Tendo a Constituição optado por conferir relevância jurídica ás questões ambientais, poderia, em abstracto e em traços gerais ter escolhido uma de duas perspectivas:
- Uma perspectiva ecocêntrica que tem a natureza e a sua protecção como um fim em si mesmos, que reclama um sistema jurídico reconhecedor e garantidor dos “direitos da natureza”, segundo esta visão devemos proteger o ambiente para salvar “a vida do planeta terra”;
- Uma perspectiva antropocêntrica centrada na dignidade da Pessoa Humana, e que vê a natureza como um meio para a realização daquela, assim devemos proteger o ambiente para salvar “a vida do homem na terra”
Vejamos então para qual das duas concepções parece pender o texto da nossa Constituição. O ambiente é contemplado em numerosas disposições do texto fundamental, sendo as mais importantes as do artigo 9º alínea e), e 66º.
No primeiro artigo referido o ambiente é tutelado de forma objectiva, como tarefa fundamental do Estado; no segundo temos uma tutela subjectiva do ambiente, como Direito Fundamental. Assim, a Constituição confere ao ambiente um tratamento de duplo relevo objectivo e subjectivo, que deve ser integrado com os restantes princípios e situações subjectivas protegidas.
Da leitura das referidas disposições ressalta a compreensão antropocêntrica do direito do ambiente que subjaz á Constituição.
O que está subjacente ao texto constitucional é o propósito de acautelar a dignidade da Pessoa Humana, é a sua maior realização e bem-estar, é este o fim a atingir, e todas as disposições constitucionais são subordinadas a este fim. As disposições relacionadas com o ambiente não fogem a esta lógica: a protecção ambiental é configurada como uma das tarefas fundamentais do Estado, tarefas essas que existem para melhor possibilitar a realização da Pessoa Humana; o ambiente é também consagrado como Direito Fundamental, Direitos Fundamentais esses que, mais uma vez, são condição de realização da Pessoa Humana.
O simples facto do ambiente ter sido consagrado enquanto Direito Fundamental nos leva também á perspectiva antropocêntrica, os Direitos Fundamentais são Direitos Fundamentais do Homem, e só do Homem, não se fala nunca (até porque não faria qualquer sentido) em direitos da Natureza, ou das árvores, e nem mesmo em direitos dos animais. Os Direitos Fundamentais são do Homem, e é nestes termos que estão plasmados na Constituição. E não o contradiz o facto de em vários artigos, incluindo logo o 66º nº1 se falar em deveres também dos particulares de defender o ambiente, este dever não configura um direito do ambiente a ser protegido, é apenas o reverso do direito de todos ao ambiente e qualidade de vida.
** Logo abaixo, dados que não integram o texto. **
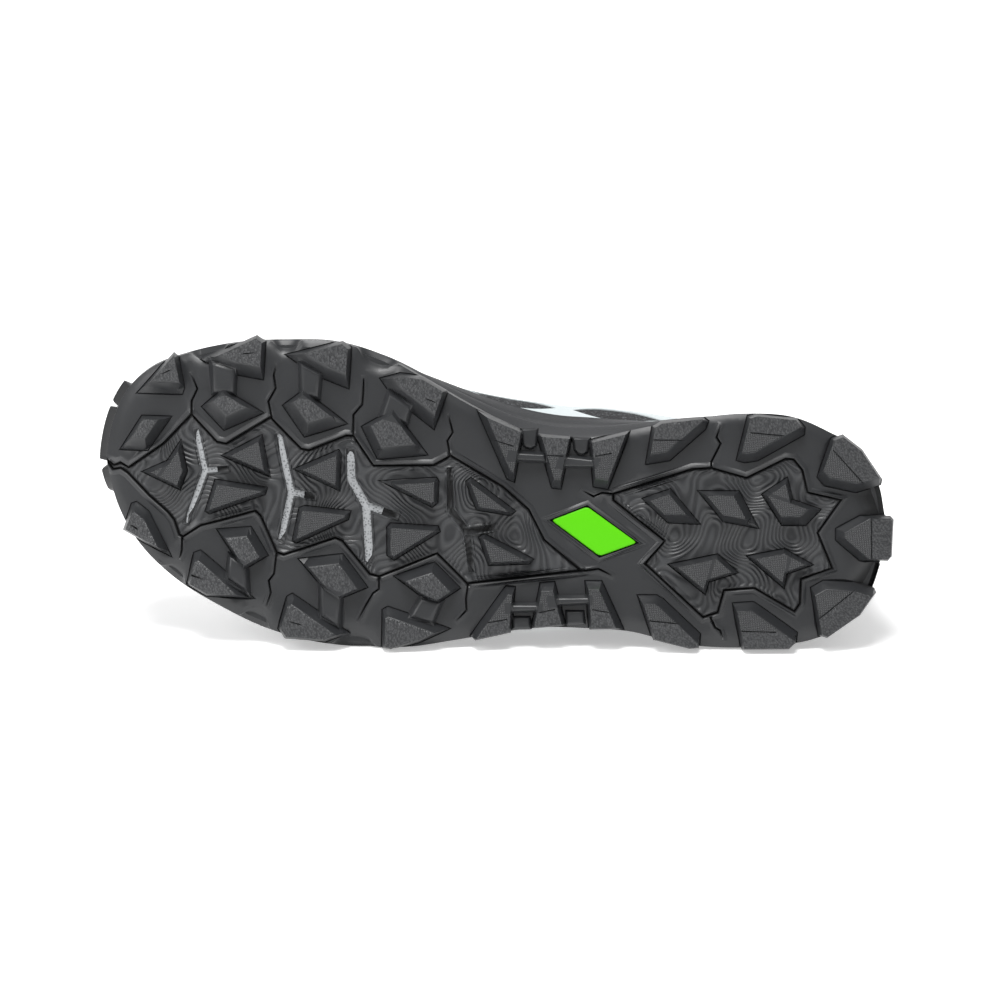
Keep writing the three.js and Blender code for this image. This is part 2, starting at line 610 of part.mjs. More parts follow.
// Midsole: foam that fills the tray, steps out over the lip and ends in a rim round the upper.
function midsole() {
  const inset = LIP_WALL + GAP;
  const lipTop = (x) => plateBottom(x) + PLATE + lip(x) + GAP;
  const rings = [
    ring((u) => {
      const p = onOutline(soleCurve, u, inset);
      return p.setZ(plateBottom(p.x) + PLATE + GAP);
    }),
    ring((u) => {
      const p = onOutline(soleCurve, u, inset);
      return p.setZ(lipTop(p.x));
    }),
  ];
  for (const row of SIDE) {
    rings.push(ring((u) => {
      const low = onOutline(soleCurve, u, MIDSOLE_STEP);
      const high = rimPoint(u);
      const point = low.clone().lerp(high, row.rise);
      const aside = onOutline(soleCurve, u, -MIDSOLE_STEP * row.out).sub(onOutline(soleCurve, u, 0));
      point.add(aside);
      point.z = lerp(lipTop(low.x), high.z, row.rise);
      return point;
    }));
  }
  return loft(rings).subtract(lastSolid(GAP, GAP));
}

// The outer edge of the midsole's rim: beside the upper at the rim's height.
function rimPoint(u) {
  let low = 0;
  let high = 1;
  for (let turn = 0; turn < 20; turn += 1) {
    const middle = (low + high) / 2;
    const p = lastPoint(u, middle);
    if (p.z - bed(p.x) < rim(p.x)) low = middle;
    else high = middle;
  }
  const point = offsetPoint(u, Math.max(low, 1e-3), 0);
  const outwards = offsetPoint(u, 0, 1).sub(offsetPoint(u, 0, 0)).setZ(0);
  return point.add(outwards.multiplyScalar(GAP + RIM_WALL));
}

// Half the throat's width at a share of the last's length.
function throatHalf(at) {
  return lerp(THROAT_WIDTH, THROAT_END_WIDTH, smoothstep(at, THROAT.narrows, THROAT.narrow)) / 2;
}

// An upright prism over the throat, widened by a margin, from well above the bed.
function throatPrism(margin, from = THROAT.from) {
  const steps = 6;
  const points = [];
  const place = (at, side, share) => {
    const half = throatHalf(at) + margin;
    const round = share > 0 ? Math.sin(share) : 0;
    return new THREE.Vector3(
      HEEL_SETBACK + at * LAST_LENGTH + half * round,
      LAST_WIDTH * read(SECTIONS, 'shift', at) + side * half * (share > 0 ? Math.cos(share) : 1),
      0,
    );
  };
  for (let i = 0; i < steps; i += 1) points.push(place(lerp(from, THROAT.to, i / steps), 1, 0));
  for (let i = 0; i <= steps; i += 1) {
    const angle = Math.PI * (i / steps);
    const share = Math.min(angle, Math.PI - angle);
    points.push(place(THROAT.to, i * 2 <= steps ? 1 : -1, Math.max(share, 1e-6)));
  }
  for (let i = steps - 1; i >= 0; i -= 1) points.push(place(lerp(from, THROAT.to, i / steps), -1, 0));
  const lower = points.map((p) => p.clone().setZ(bed(p.x) + 0.25 * INSTEP_HEIGHT));
  const upper = points.map((p) => p.clone().setZ(HEEL_STACK + 2 * INSTEP_HEIGHT));
  return prism(lower, upper);
}

// A prism across the shoe between a lower and an upper height, each a function of x.
function sideBand(from, to, lower, upper, tilt = 0) {
  const steps = 16;
  const wide = BALL_WIDTH;
  const outline = [];
  for (let i = 0; i <= steps; i += 1) {
    const x = lerp(from, to, i / steps);
    outline.push(new THREE.Vector2(x, lower(x)));
  }
  for (let i = steps; i >= 0; i -= 1) {
    const x = lerp(from, to, i / steps);
    outline.push(new THREE.Vector2(x, upper(x)));
  }
  const faces = THREE.ShapeUtils.triangulateShape(outline, []);
  const count = outline.length;
  const positions = [];
  for (const y of [-wide, wide]) {
    for (const p of outline) positions.push(p.x, y, p.y + tilt * y);
  }
  const triangles = [];
  for (const [a, b, c] of faces) triangles.push(a, b, c, a + count, c + count, b + count);
  for (let i = 0; i < count; i += 1) {
    const next = (i + 1) % count;
    triangles.push(i, next + count, next, i, i + count, next + count);
  }
  return solidFrom(positions, triangles);
}

// Height of the collar's top edge.
function topline(x) {
  const at = (x - HEEL_SETBACK) / LAST_LENGTH;
  return bed(x) + COLLAR_HEIGHT * read(TOPLINE, 'rise', at);
}

// Everything above the collar's top edge.
function collarCutter() {
  const from = HEEL_SETBACK + TOPLINE[0].at * LAST_LENGTH;
  const to = HEEL_SETBACK + TOPLINE[TOPLINE.length - 1].at * LAST_LENGTH;
  return sideBand(from, to, topline, () => HEEL_STACK + 2.5 * INSTEP_HEIGHT, COLLAR_TILT);
}

// Upper: one hollow wall, open at the collar, along the throat and underneath.
function upper() {
  const inside = lastSolid((point) => -wall(point), 2 * GAP);
  return lastSolid(0, 0).subtract(inside).subtract(collarCutter()).subtract(throatPrism(0));
}

// A skin over the upper: the space between two grown lasts, clear of the wall.
function skin() {
  return lastSolid(GAP + OVERLAY, 0).subtract(lastSolid(GAP, GAP));
}

// Height just above the midsole's rim.
function aboveRim(x) {
  return bed(x) + rim(x) + GAP;
}

// Toe cap: a rand from both sides of the ball, highest at the toe.
function toeCap() {
  const share = (x) => smoothstep(x / LENGTH, CAP.starts, CAP.full);
  const top = (x) => aboveRim(x) + TOE_CAP_HEIGHT * lerp(CAP.low, 1, share(x));
  const band = sideBand(CAP.from * LENGTH, CAP.to * LENGTH, aboveRim, top);
  return skin().intersect(band);
}

// Heel counter: a cup round the heel that falls away towards the waist.
function heelCounter() {
  const share = (x) => smoothstep(x / LENGTH, CUP.starts, CUP.falls);
  const top = (x) => aboveRim(x) + COUNTER_HEIGHT * lerp(1, CUP.low, share(x));
  const band = sideBand(CUP.from * LENGTH, CUP.to * LENGTH, aboveRim, top);
  return skin().intersect(band);
}

// Eyestay: a film along both sides of the throat, joined ahead of it.
function eyestay() {
  return skin()
    .intersect(throatPrism(EYESTAY_WIDTH, THROAT.from))
    .subtract(throatPrism(1, THROAT.from - 0.05))
    .subtract(collarCutter());
}

// Tongue: a padded flap under the throat that stands out of the collar.
function tongue() {
  const top = lastSolid((point) => -wall(point) - GAP, 0);
  const under = lastSolid((point) => -wall(point) - GAP - TONGUE_WALL, GAP);
  const place = (row, side) => new THREE.Vector3(
    HEEL_SETBACK + row.at * LAST_LENGTH,
    LAST_WIDTH * read(SECTIONS, 'shift', row.at) + (side * row.half * TONGUE_WIDTH) / 2,
    0,
  );
  const medial = TONGUE.map((row) => place(row, 1));
  const lateral = TONGUE.map((row) => place(row, -1)).reverse();
  const plan = [...medial, ...lateral];
  const lower = plan.map((p) => p.clone().setZ(bed(p.x) + 0.3 * INSTEP_HEIGHT));
  const over = plan.map((p) => p.clone().setZ(HEEL_STACK + 2 * INSTEP_HEIGHT));
  return top.subtract(under).intersect(prism(lower, over));
}

// Insole: a flat pad inside the upper's lower edge.
function insole() {
  const edge = (u) => offsetPoint(u, 0, (point) => -wall(point) - GAP - INSOLE_MARGIN);
  return loft([
    ring((u) => {
      const p = edge(u);
      return p.setZ(bed(p.x));
    }),
    ring((u) => {
      const p = edge(u);
      return p.setZ(bed(p.x) + INSOLE);
    }),
  ]);
}

// Where an upright line meets the last's surface, with the direction away from it.
const surface = new THREE.Mesh(toGeometry(lastSolid(0, 0)), new THREE.MeshBasicMaterial());
function onLast(x, y) {
  const above = new THREE.Vector3(x, y, HEEL_STACK + 3 * INSTEP_HEIGHT);
  const hit = new THREE.Raycaster(above, new THREE.Vector3(0, 0, -1)).intersectObject(surface)[0];
  return { point: hit.point, normal: hit.face.normal };
}

// A flat cord along points, with the direction away from the shoe at each.
function flatCord(path) {
  const sides = 6;
  const rings = path.map(({ point, normal }, i) => {
    const before = path[Math.max(i - 1, 0)].point;
    const after = path[Math.min(i + 1, path.length - 1)].point;
    const along = after.clone().sub(before).normalize();
    const across = along.cross(normal).normalize();
    return Array.from({ length: sides }, (_, j) => {
      const angle = (2 * Math.PI * (j + 0.5)) / sides;
      return point.clone()
        .addScaledVector(across, (LACE_WIDTH / 2) * Math.cos(angle))
        .addScaledVector(normal, (LACE_THICK / 2) * Math.sin(angle));
    });
  });
  return loft(rings);
}

// Laces: a straight bar at the vamp and a cross between each two rows of eyelets.
function laces() {
  const row = (i) => lerp(LACING.first, LACING.last, i / (EYELET_ROWS - 1));
  const high = OVERLAY + 3 * GAP + LACE_THICK / 2;
  const low = -WALL + LACE_THICK / 2 + GAP;
  const bar = (fromAt, fromSide, toAt) => {
    const path = [];
    for (const share of LACING.stops) {
      const at = lerp(fromAt, toAt, (1 - share) / 2);
      const side = fromSide * share;
      const half = throatHalf(at) + EYESTAY_WIDTH / 2;
      const x = HEEL_SETBACK + at * LAST_LENGTH;
      const { point, normal } = onLast(x, LAST_WIDTH * read(SECTIONS, 'shift', at) + side * half);
      const edge = (throatHalf(at) - 1) / half;
      const lift = lerp(low, high, smoothstep(Math.abs(side), 0.1, edge - 0.05));
      path.push({ point: point.addScaledVector(normal, lift), normal });
    }
    return flatCord(path);
  };
  const bars = [bar(row(0), 1, row(0))];
  for (let i = 0; i < EYELET_ROWS - 1; i += 1) {
    bars.push(bar(row(i), 1, row(i + 1)), bar(row(i), -1, row(i + 1)));
  }
  return union(bars);
}

function toGeometry(solid) {
  const { numProp, vertProperties, triVerts } = solid.getMesh();
  const geometry = new THREE.BufferGeometry();
  const positions = new THREE.InterleavedBuffer(vertProperties, numProp);
  geometry.setAttribute('position', new THREE.InterleavedBufferAttribute(positions, 3, 0));
  geometry.setIndex(Array.from(triVerts));
  const flat = geometry.toNonIndexed();
  flat.computeVertexNormals();
  return flat;
}

const pieces = [
  { name: 'outsole', solid: outsole(), finish: RUBBER },
  { name: 'outsole_inlay', solid: inlay(), finish: INLAY_RUBBER },
  { name: 'midsole', solid: midsole(), finish: FOAM },
  { name: 'upper', solid: upper(), finish: FABRIC },
  { name: 'toe_cap', solid: toeCap(), finish: FILM },
  { name: 'heel_counter', solid: heelCounter(), finish: FILM },
  { name: 'eyestay', solid: eyestay(), finish: FILM },
  { name: 'tongue', solid: tongue(), finish: FABRIC },
  { name: 'insole', solid: insole(), finish: FOAM },
  { name: 'laces', solid: laces(), finish: CORD },
];

// Centre of mass of the whole shoe, from each piece's triangles and density.
function centreOfMass() {
  const total = new THREE.Vector3();
  let mass = 0;
  for (const { solid, finish } of pieces) {
    const { vertProperties, triVerts } = solid.getMesh();
    const corner = (i) => new THREE.Vector3().fromArray(vertProperties, 3 * triVerts[i]);
    for (let i = 0; i < triVerts.length; i += 3) {
      const [a, b, c] = [corner(i), corner(i + 1), corner(i + 2)];
      const weight = (finish.density * a.dot(b.clone().cross(c))) / 6;
      total.addScaledVector(a.add(b).add(c), weight / 4);
      mass += weight;
    }
  }
  return total.divideScalar(mass);
}

// The plane that the shoe comes to rest on: the lateral face of the hull round all pieces
// that lies under the centre of mass.
function restingPlane() {
  const points = pieces.flatMap(({ solid }) => {
    const { vertProperties } = solid.getMesh();
    return Array.from({ length: vertProperties.length / 3 }, (_, i) =>
      new THREE.Vector3().fromArray(vertProperties, 3 * i));
  });
  const centre = centreOfMass();
  const hull = new ConvexHull().setFromPoints(points);
  const under = hull.faces.find((face) => {
    if (face.normal.y > -0.7) return false;
    const ends = [face.edge.tail().point, face.edge.head().point, face.edge.next.head().point];
    const foot = new THREE.Plane(face.normal, -face.constant).projectPoint(centre, new THREE.Vector3());
    return new THREE.Triangle(...ends).containsPoint(foot);
  });
  return { normal: under.normal.clone(), distance: under.constant };
}

const rest = restingPlane();
const keep = rest.normal.clone().negate();
const floorDistance = rest.distance - REST_FLAT;

// The standing shoe. What touches the floor is flattened where it rests.
const standing = new THREE.Group();
for (const { name, solid, finish } of pieces) {
  const trimmed = solid.trimByPlane(keep.toArray(), -floorDistance);
  const material = new THREE.MeshStandardMaterial({
    color: finish.color,
    roughness: finish.roughness,
    metalness: 0,
    flatShading: true,
  });
  const mesh = new THREE.Mesh(toGeometry(trimmed), material);
  mesh.name = name;
  standing.add(mesh);
}

// The shoe laid down: its resting plane becomes the floor and its toe points towards -X.
const up = keep.clone();
const across = new THREE.Vector3(-1, 0, 0).addScaledVector(up, up.x).normalize();
const away = up.clone().cross(across);
const turned = new THREE.Matrix4().makeBasis(across, away, up).invert();
standing.quaternion.setFromRotationMatrix(turned);
standing.updateMatrixWorld(true);
const size = new THREE.Box3().setFromObject(standing, true);
const middle = size.getCenter(new THREE.Vector3());
standing.position.set(-middle.x, -middle.y, -size.min.z);

const shoe = new THREE.Group();
shoe.name = 'trail_running_shoe';
shoe.add(standing);
shoe.updateMatrixWorld(true);

export default shoe;
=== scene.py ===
import math

import bmesh
import bpy
import numpy as np
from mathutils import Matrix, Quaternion, Vector, geometry
from mathutils.bvhtree import BVHTree


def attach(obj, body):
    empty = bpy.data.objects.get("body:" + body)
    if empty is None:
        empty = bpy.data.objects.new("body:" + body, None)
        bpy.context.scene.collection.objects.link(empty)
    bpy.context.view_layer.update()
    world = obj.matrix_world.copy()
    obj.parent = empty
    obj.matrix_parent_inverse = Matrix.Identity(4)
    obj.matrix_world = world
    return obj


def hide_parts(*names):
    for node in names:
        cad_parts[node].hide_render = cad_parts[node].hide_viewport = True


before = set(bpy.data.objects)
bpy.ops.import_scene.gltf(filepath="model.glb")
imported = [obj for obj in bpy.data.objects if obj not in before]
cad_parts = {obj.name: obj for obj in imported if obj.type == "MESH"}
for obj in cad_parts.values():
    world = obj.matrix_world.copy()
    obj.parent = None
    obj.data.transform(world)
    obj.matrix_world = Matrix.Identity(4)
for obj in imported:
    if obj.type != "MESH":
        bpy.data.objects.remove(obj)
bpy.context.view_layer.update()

# How the shoe lies. Every piece is worked out on a standing right shoe in millimetres: X from the
# heel to the toe, Y to the medial side, Z up from the lug tips. It then lies on its lateral side,
# leant over by LEAN and raised at the toe by TILT, with the back of the heel's sole at HEEL_AT.
LENGTH = 300.0
BALL_WIDTH = 115.0
LEAN = math.radians(11.269)
TILT = math.radians(4.5595)
HEEL_AT = np.array([149.725, -50.172, 42.727])
TO_TOE = (-math.cos(TILT), 0.0, math.sin(TILT))
TO_MEDIAL = (math.sin(TILT) * math.cos(LEAN), math.sin(LEAN), math.cos(TILT) * math.cos(LEAN))
TO_TOP = (-math.sin(TILT) * math.sin(LEAN), math.cos(LEAN), -math.cos(TILT) * math.sin(LEAN))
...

Parece-me que é, sem dúvida, esta a melhor compreensão a ter sobre o ambiente e a necessidade da sua protecção.
Não penso que faça sentido qualquer visão ecocêntrica da protecção ambiental, que tenha a natureza como sendo um valor a ser protegido por si mesmo, e que leva invariavelmente ao fundamentalismo ecológico que dará sempre primazia á questão ambiental quando confrontada com outros interesses ou valores. Esta visão é prejudicial para o progresso socio-económico e em última instância até para a própria natureza.
O Homem é a única criatura que tem um valor intrínseco, vale por si mesmo, por aquilo que é, e nada pode afectar essa dignidade. A natureza é apenas um meio ao serviço do Homem, claro que é um meio importante, é ate o meio mais importante, todos sabemos que sem água e oxigénio não podemos sobreviver. Mas é por isso que a água e o oxigénio são tão importantes, porque sem eles o Homem deixa de existir, não porque tenham qualquer valor próprio.
E dizer isto não equivale a ter uma visão meramente economicista ou utilitária da natureza, dizer isto é apenas centrar a questão no Homem, não no progresso económico a qualquer custo, que como sabemos é prejudicial para a Humanidade.
O Homem é o centro de tudo e tudo deve girar em torno dos seus interesses, preocupações, aspirações e necessidades. È do interesse, e é absolutamente necessário ao Homem proteger a natureza, e é nesta medida que ela deve ser protegida.